Adam se puso de pie y se acercó a ella. El cabello rubio estaba pegado a la nuca y a su frente, su ropa estaba sucia y no parecía estar en su mejor momento, aun así, Dwyer se reprendió por encontrarlo increíblemente apuesto.
―Podemos llevar a tus muchachos ahí― ofreció levantando una mano para que ella la estrechara―. Recibirán alimentos, un techo y no tendrán que sufrir de frío. Les enseñaran a leer, y un oficio. Lo que ellos quieran aprender.
Ella sintió de nuevo ese familiar nudo en su pecho. Nadie ofrecía algo como eso gratis, pero si era por sus chicos...
― ¿Qué tendría que ofrecer a cambio?― inquirió.
Adam tomó sus manos y lentamente depositó un beso sobre ellas.
―Yo diría que ya has hecho suficiente.
Dwyer sintió sus ojos arder, y sus mejillas mojarse.
―Estaré en deuda. Seré leal a ti y a tu hermano por el resto de mi vida...

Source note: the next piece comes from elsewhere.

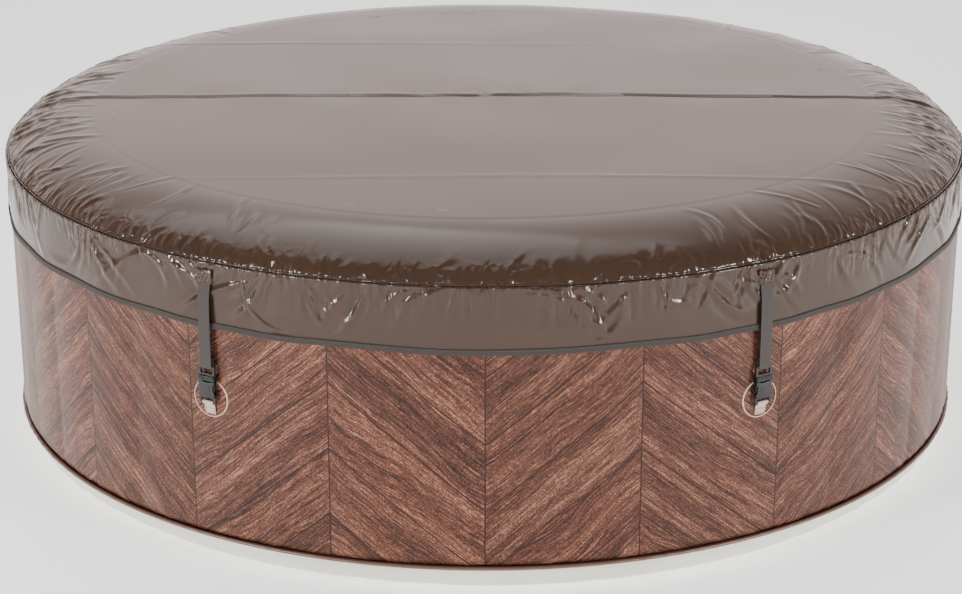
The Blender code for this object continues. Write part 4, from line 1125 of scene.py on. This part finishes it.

― ¡Mira que sorpresa!― exclamó el asesino al soltarla y sentarse de nuevo sobre el sillón―. No lloras cuando te capturan, pero eres capaz de llorar por agradecimiento y felicidad. Quién lo diría.
La joven se limpió la cara, y se dio cuenta de que aun llevaba el mezclador en la mano. Respiró profundo y miró la herida sobre la cabeza del guerrero, justo donde uno de los hombres lo había golpeado para encerrarlos.
―Hay que curar eso también― señaló Dwyer y se sentó a su lado.
Mientras limpiaba la herida, pensó en que a pesar de todo lo que acababa de pasar, nunca se sintió más segura.